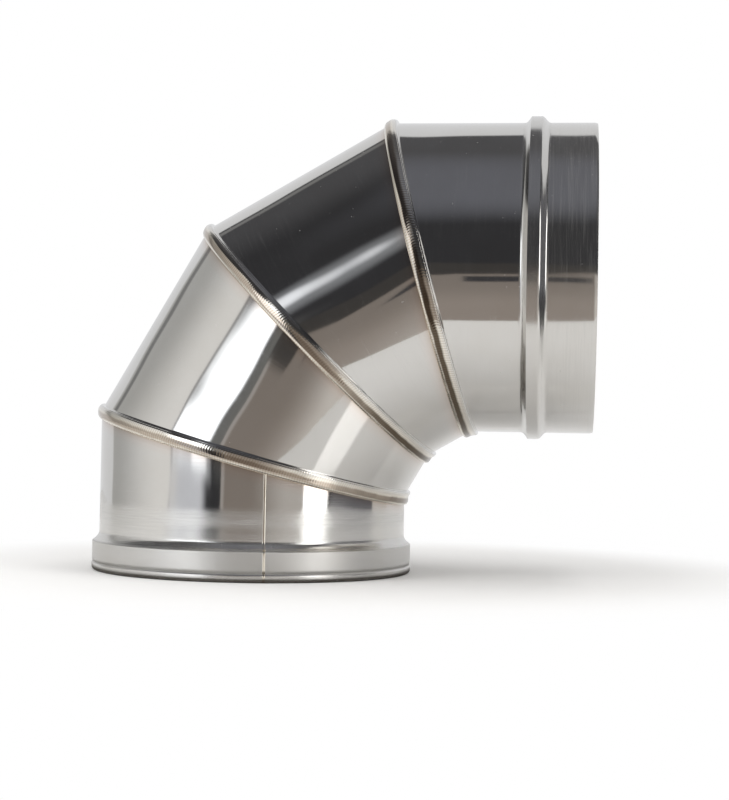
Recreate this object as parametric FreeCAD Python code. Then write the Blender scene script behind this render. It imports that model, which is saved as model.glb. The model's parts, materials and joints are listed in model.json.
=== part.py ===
"""Flue elbow, 90 degrees, single wall, four welded stainless steel segments.

Frame: millimetres, +Z up. The origin is the centre of the socket's rim, the socket's axis is Z,
and the spigot points along +X. The bend lies in the XZ plane.
"""
import FreeCAD, Part
import math
import os

from FreeCAD import Vector

# ---- driving dimensions, mm and degrees -------------------------------------------------------
nominal_r = 100.0           # clear radius of the duct
sheet = 0.6                 # thickness of the stainless sheet
bend_r = 160.0              # centre line radius of the bend
bend_turn = 90.0            # whole turn of the elbow
socket_leg = 35.0           # rim of the socket to the start of the bend
spigot_leg = 63.0           # end of the bend to the end of the spigot

# collar swaged on the lower edge of each upper segment, lapped over the edge below it
collar_rise = 2.4           # height of the collar over the tube
collar_foot = 4.4           # joint plane to the collar's upper foot
collar_lip = 3.2            # joint plane to the collar's lower lip
plain_lap = 1.2             # how far the plain edge runs past the joint plane, inside the collar
collar_steps = 4            # sections on each side of the joint plane
mitre_weld_leg = 1.8        # weld under the lip, along the tube
mitre_weld_throat = 1.05    # height of the weld at the lip
mitre_weld_toe = 0.12       # height of the weld's toe
seam_width = 1.5            # width of a longitudinal butt weld

# bell of the socket
bell_rise = 4.4             # outside of the bell over the tube
bell_depth = 24.6           # rim to the start of the shoulder
shoulder = 6.0              # height of the shoulder
lip_height = 8.2            # height of the rolled lip
lip_bulge = 0.2             # lip's largest radius over the bell
lip_middle = 4.2            # height at which the lip is widest
lip_groove = 0.35           # depth of the fine groove over the lip
lip_groove_height = 0.8
mate_clearance = 0.8        # radial clearance of a mate's spigot in the mouth
return_height = 6.5         # top of the lip's return flange

# stop bead and end of the spigot
bead_rise = 4.2             # crest of the stop bead over the tube
bead_start = 21.0           # end of the bend to the crest
bead_crest = 6.6            # flat width of the crest
bead_flank = 5.6            # rounded flank towards the spigot's end
bead_sweep = 4.2            # hollow sweep on the bend's side
lead_in = 2.2               # length of the drawn-in edge
lead_in_drop = 0.5          # how much the edge draws in

# silicone lip seal in the bell
seal_height = 12.0
seal_back = 1.5             # thickness of the seal's back
seal_relief = 0.3           # clearance of the back from the groove's inside
seal_fins = 3
seal_recess = 0.3           # how far the fins stay behind the mouth

# segments in the order of the flow, with the place of each one's longitudinal weld:
# degrees from the -Y side towards the outside of the bend
seam_turn = {"socket_section": -14.6, "lower_gore": 168.0, "upper_gore": 192.0, "spigot_section": 172.0}
mitre_names = ["lower_mitre_weld", "middle_mitre_weld", "upper_mitre_weld"]

# ---- derived dimensions ------------------------------------------------------------------------
tube_r = nominal_r + sheet
segment_names = list(seam_turn)
joint_count = len(segment_names) - 1
half_turn = math.radians(bend_turn / joint_count / 2)
mouth_r = tube_r + mate_clearance
bell_r = tube_r + bell_rise
bend_centre = Vector(bend_r, 0, socket_leg)
reach = 2 * (nominal_r + bend_r)        # longer than any segment


# ---- the elbow's skeleton -----------------------------------------------------------------------
def axis_dir(index):
    """Direction of flow in segment 0 to 3."""
    angle = 2 * half_turn * index
    return Vector(math.sin(angle), 0, math.cos(angle))


def joint_angle(joint):
    return half_turn * (2 * joint + 1)


def joint_outward(joint):
    """In the joint plane, from the bend's inside to its outside."""
    angle = joint_angle(joint)
    return Vector(-math.cos(angle), 0, math.sin(angle))


def joint_centre(joint):
    return bend_centre + joint_outward(joint) * (bend_r / math.cos(half_turn))


def section(joint, offset, radius, segment):
    """Slice of a tube of that radius, parallel to a joint plane, as an ellipse wire."""
    centre = joint_centre(joint) + axis_dir(segment) * (offset / math.cos(half_turn))
    major = centre + joint_outward(joint) * (radius / math.cos(half_turn))
    minor = centre + Vector(0, radius, 0)
    return Part.Wire([Part.Ellipse(major, minor, centre).toShape()])


def half_space(joint, offset, segment, above=True):
    """Large block on one side of a plane parallel to a joint plane."""
    block = Part.makeBox(2 * reach, 2 * reach, reach, Vector(-reach, -reach, 0))
    if not above:
        block.translate(Vector(0, 0, -reach))
    block.rotate(Vector(0, 0, 0), Vector(0, 1, 0), math.degrees(joint_angle(joint)))
    block.translate(joint_centre(joint) + axis_dir(segment) * (offset / math.cos(half_turn)))
    return block


def revolve(points, segment, origin):
    """Solid of revolution round a segment's axis, from (radius, height) points."""
    profile = Part.Face(Part.makePolygon([Vector(r, 0, z) for r, z in points + points[:1]]))
    solid = profile.revolve(Vector(0, 0, 0), Vector(0, 0, 1), 360)
    solid.rotate(Vector(0, 0, 0), Vector(0, 1, 0), math.degrees(2 * half_turn * segment))
    solid.translate(origin)
    return solid


# ---- wall outlines ---------------------------------------------------------------------------------
def quarter(centre_r, centre_z, size_r, size_z, start, steps=8):
    """Quarter of an ellipse in the (radius, height) plane, from a start angle in degrees."""
    angles = [math.radians(start + 90 * i / steps) for i in range(steps + 1)]
    return [(centre_r + size_r * math.cos(a), centre_z + size_z * math.sin(a)) for a in angles]


def curl(level, steep, steps=8):
    """Points from where the wall runs level with the axis to where it is steepest."""
    points = []
    for i in range(steps + 1):
        t = i / steps
        bend = 1 - math.cos(math.pi / 2 * t)
        points.append((level[0] + (steep[0] - level[0]) * bend, level[1] + (steep[1] - level[1]) * t))
    return points


def ease(start, end, steps=10):
    """Points of an S that runs level with the axis at both ends."""
    points = []
    for i in range(steps + 1):
        t = i / steps
        fall = (1 - math.cos(math.pi * t)) / 2
        points.append((start[0] + (end[0] - start[0]) * fall, start[1] + (end[1] - start[1]) * t))
    return points


def thicken(outer):
    """Close an outside line into a wall one sheet thick, measured square to the line."""
    inner = []
    for i, (r, z) in enumerate(outer):
        r0, z0 = outer[max(i - 1, 0)]
        r1, z1 = outer[min(i + 1, len(outer) - 1)]
        length = math.hypot(r1 - r0, z1 - z0)
        inner.append((r - sheet * (z1 - z0) / length, z + sheet * (r1 - r0) / length))
    return outer + inner[::-1]


# ---- sheet pieces ----------------------------------------------------------------------------------
def socket_tube():
    """Bell with its rolled lip, and the tube up to the first joint."""
    roll_r = (bell_r - mouth_r) / 2
    lip_r = bell_r + lip_bulge
    fold_r = mouth_r + roll_r
    outer = [(mouth_r, return_height)]
    outer += quarter(fold_r, roll_r, roll_r, roll_r, 180)
    outer += quarter(fold_r, lip_middle, lip_r - fold_r, lip_middle, 270)[1:]
    outer += curl((lip_r, lip_middle), (bell_r - lip_groove, lip_height))[1:]
    outer += [(bell_r, lip_height + lip_groove_height)]
    outer += curl((tube_r, bell_depth), (bell_r, bell_depth - shoulder))[::-1]
    outer += [(tube_r, reach / 2)]
    wall = revolve(thicken(outer), 0, Vector(0, 0, 0))
    return wall.cut(half_space(0, plain_lap, 0))


def spigot_tube():
    """Straight tube with the stop bead and the drawn-in end, from the last collar on."""
    end = Vector(bend_r, 0, socket_leg + bend_r)
    crest_r = tube_r + bead_rise
    crest_end = bead_start + bead_crest
    outer = [(tube_r, -reach / 2)]
    outer += curl((tube_r, bead_start - bead_sweep), (crest_r, bead_start))
    outer += ease((crest_r, crest_end), (tube_r, crest_end + bead_flank))
    outer += curl((tube_r, spigot_leg - lead_in), (tube_r - lead_in_drop, spigot_leg))
    wall = revolve(thicken(outer), joint_count, end)
    return wall.cut(half_space(joint_count - 1, collar_foot, joint_count, above=False))


def gore_tube(joint):
    """Plain tube between the collar over one joint and the lap at the next."""
    segment = joint + 1
    base = joint_centre(joint) - axis_dir(segment) * nominal_r
    ring = Part.makeCylinder(tube_r, reach, base, axis_dir(segment))
    ring = ring.cut(Part.makeCylinder(nominal_r, reach, base, axis_dir(segment)))
    ring = ring.cut(half_space(joint, collar_foot, segment, above=False))
    return ring.cut(half_space(joint + 1, plain_lap, segment))


def collar_height(offset):
    """Outside of the collar over the tube, at an offset from the joint plane."""
    return collar_rise * math.cos(math.pi / 2 * offset / collar_foot)


def collar_inside(offset):
    slope = collar_rise * math.pi / 2 / collar_foot * math.sin(math.pi / 2 * offset / collar_foot)
    return max(collar_height(offset) - sheet * math.hypot(1, slope), -sheet)


def collar(joint):
    """Rounded collar over a joint: below the plane it follows the lower tube, above it the upper."""
    below = [-collar_lip * (1 - i / collar_steps) for i in range(collar_steps)]
    above = [collar_foot * i / (collar_steps + 2) for i in range(collar_steps + 3)]
    stations = [(d, joint) for d in below] + [(d, joint + 1) for d in above]
    outside = [section(joint, d, tube_r + collar_height(d), s) for d, s in stations]
    inside = [section(joint, d, tube_r + collar_inside(d), s) for d, s in stations]
    solid = Part.makeLoft(outside, True, True)
    return solid.cut(Part.makeLoft(inside, True, True))


def mitre_weld(joint):
    """Continuous fillet weld between a collar's lip and the tube below it."""
    rings = []
    steps = 5
    for i in range(steps + 1):
        t = i / steps
        height = mitre_weld_toe + (mitre_weld_throat - mitre_weld_toe) * math.sin(math.pi / 2 * t)
        offset = -collar_lip - mitre_weld_leg * (1 - t)
        rings.append(section(joint, offset, tube_r + height, joint))
    base = joint_centre(joint) - axis_dir(joint) * nominal_r
    return Part.makeLoft(rings, True, True).cut(
        Part.makeCylinder(tube_r, reach, base, axis_dir(joint)))


def lip_seal():
    """Silicone ring in the bell, standing on the lip's return flange, with fins towards the mate."""
    back_r = bell_r - sheet
    relief_r = back_r - lip_groove - seal_relief
    relief_top = lip_height + lip_groove_height + seal_relief
    inner_r = back_r - seal_back
    tip_r = mouth_r + seal_recess
    pitch = seal_height / seal_fins
    points = [(back_r, relief_top), (relief_r, relief_top)]
    points += [(relief_r, return_height), (inner_r, return_height)]
    for i in range(seal_fins):
        foot = return_height + pitch * i
        points += [(tip_r, foot + pitch * 0.3), (inner_r, foot + pitch * 0.6)]
        if i < seal_fins - 1:
            points.append((inner_r, foot + pitch))
    points += [(inner_r, return_height + seal_height), (back_r, return_height + seal_height)]
    return revolve(points, 0, Vector(0, 0, 0))


# ---- longitudinal welds --------------------------------------------------------------------------
def seam_slot(name, segment, origin):
    """Narrow block through the wall, where the rolled sheet's two edges meet."""
    block = Part.makeBox(reach, seam_width, 2 * reach, Vector(0, -seam_width / 2, -reach))
    block.rotate(Vector(0, 0, 0), Vector(0, 0, 1), -90 - seam_turn[name])
    block.rotate(Vector(0, 0, 0), Vector(0, 1, 0), math.degrees(2 * half_turn * segment))
    block.translate(origin)
    return block


def segments():
    """Every sheet segment in order, as (whole ring, a point on its axis)."""
    last = joint_count - 1
    spigot = spigot_tube().fuse(collar(last)).removeSplitter()
    rings = [(socket_tube(), Vector(0, 0, 0))]
    for joint in range(last):
        rings.append((gore_tube(joint).fuse(collar(joint)).removeSplitter(), joint_centre(joint)))
    rings.append((spigot, joint_centre(last)))
    return rings


def main():
    os.makedirs("parts", exist_ok=True)
    nodes = {}
    for segment, (ring, on_axis) in enumerate(segments()):
        name = segment_names[segment]
        slot = seam_slot(name, segment, on_axis)
        nodes[name] = ring.cut(slot)
        nodes[name + "_seam_weld"] = ring.common(slot)
    for joint, name in enumerate(mitre_names):
        nodes[name] = mitre_weld(joint)
    nodes["lip_seal"] = lip_seal()
    for name, shape in nodes.items():
        box = shape.BoundBox
        print("%-26s solids %d valid %s volume %9.1f mm3  x %.1f..%.1f y %.1f..%.1f z %.1f..%.1f" % (
            name, len(shape.Solids), shape.isValid(), shape.Volume,
            box.XMin, box.XMax, box.YMin, box.YMax, box.ZMin, box.ZMax))
        shape.exportStep("parts/%s.step" % name)


main()
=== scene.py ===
# %% [markdown]
# # A flue elbow of welded stainless steel segments
# This lesson dresses a right-angle flue elbow. The real one is rolled and swaged from thin bright
# sheet: a socket section with a bell, two gores, and a spigot section with a stop bead. Each upper
# piece laps over the one below with a rounded collar, and a rippled weld closes every joint.
# The exact solids are loaded first, because they fix the elbow's frame and its main sizes. Every
# piece that is modelled here then takes the place of one of them.

# %% Load the solids
import bpy
import json
import math
from collections import namedtuple
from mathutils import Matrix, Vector

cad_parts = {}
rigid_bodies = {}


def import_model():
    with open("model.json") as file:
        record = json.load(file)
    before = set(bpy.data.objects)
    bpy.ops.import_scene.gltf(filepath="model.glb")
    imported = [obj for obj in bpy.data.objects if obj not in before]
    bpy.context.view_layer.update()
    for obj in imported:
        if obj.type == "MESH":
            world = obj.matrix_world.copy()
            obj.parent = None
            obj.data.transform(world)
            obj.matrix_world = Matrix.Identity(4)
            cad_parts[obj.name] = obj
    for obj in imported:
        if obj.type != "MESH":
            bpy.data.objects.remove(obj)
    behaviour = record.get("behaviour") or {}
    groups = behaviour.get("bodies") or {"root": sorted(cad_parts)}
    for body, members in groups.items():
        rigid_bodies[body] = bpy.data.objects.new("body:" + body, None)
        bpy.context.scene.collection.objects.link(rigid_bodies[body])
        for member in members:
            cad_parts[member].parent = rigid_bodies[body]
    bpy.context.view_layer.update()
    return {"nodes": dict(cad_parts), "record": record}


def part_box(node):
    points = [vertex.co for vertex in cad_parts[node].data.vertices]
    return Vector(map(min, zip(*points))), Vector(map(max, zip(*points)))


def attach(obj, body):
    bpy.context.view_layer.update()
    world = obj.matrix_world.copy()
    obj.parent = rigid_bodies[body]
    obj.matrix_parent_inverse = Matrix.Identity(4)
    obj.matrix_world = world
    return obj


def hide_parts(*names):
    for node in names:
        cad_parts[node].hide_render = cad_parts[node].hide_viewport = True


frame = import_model()
mounts = {m["name"]: m for m in frame["record"]["mounts"]}
print("nodes:", sorted(frame["nodes"]))

# %% [markdown]
# ## Sizes
# Lengths are in metres, so a millimetre gets a name of its own. The radii of the tube and of the
# mouth and the height of the spigot come from the record, and the spigot's end from its solid, so
# the looks follow the part. Smaller forms get their sizes where each is first needed.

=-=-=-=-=

Retype exactly what runs from the line containing "rings = [(socket_tube(), Vector(0, 0, 0))]" through the line containing "obj.parent = None", both lines included, and stop there.

## SOLUTION FOR THIS PROBLEM
    rings = [(socket_tube(), Vector(0, 0, 0))]
    for joint in range(last):
        rings.append((gore_tube(joint).fuse(collar(joint)).removeSplitter(), joint_centre(joint)))
    rings.append((spigot, joint_centre(last)))
    return rings


def main():
    os.makedirs("parts", exist_ok=True)
    nodes = {}
    for segment, (ring, on_axis) in enumerate(segments()):
        name = segment_names[segment]
        slot = seam_slot(name, segment, on_axis)
        nodes[name] = ring.cut(slot)
        nodes[name + "_seam_weld"] = ring.common(slot)
    for joint, name in enumerate(mitre_names):
        nodes[name] = mitre_weld(joint)
    nodes["lip_seal"] = lip_seal()
    for name, shape in nodes.items():
        box = shape.BoundBox
        print("%-26s solids %d valid %s volume %9.1f mm3  x %.1f..%.1f y %.1f..%.1f z %.1f..%.1f" % (
            name, len(shape.Solids), shape.isValid(), shape.Volume,
            box.XMin, box.XMax, box.YMin, box.YMax, box.ZMin, box.ZMax))
        shape.exportStep("parts/%s.step" % name)


main()
=== scene.py ===
# %% [markdown]
# # A flue elbow of welded stainless steel segments
# This lesson dresses a right-angle flue elbow. The real one is rolled and swaged from thin bright
# sheet: a socket section with a bell, two gores, and a spigot section with a stop bead. Each upper
# piece laps over the one below with a rounded collar, and a rippled weld closes every joint.
# The exact solids are loaded first, because they fix the elbow's frame and its main sizes. Every
# piece that is modelled here then takes the place of one of them.

# %% Load the solids
import bpy
import json
import math
from collections import namedtuple
from mathutils import Matrix, Vector

cad_parts = {}
rigid_bodies = {}


def import_model():
    with open("model.json") as file:
        record = json.load(file)
    before = set(bpy.data.objects)
    bpy.ops.import_scene.gltf(filepath="model.glb")
    imported = [obj for obj in bpy.data.objects if obj not in before]
    bpy.context.view_layer.update()
    for obj in imported:
        if obj.type == "MESH":
            world = obj.matrix_world.copy()
            obj.parent = None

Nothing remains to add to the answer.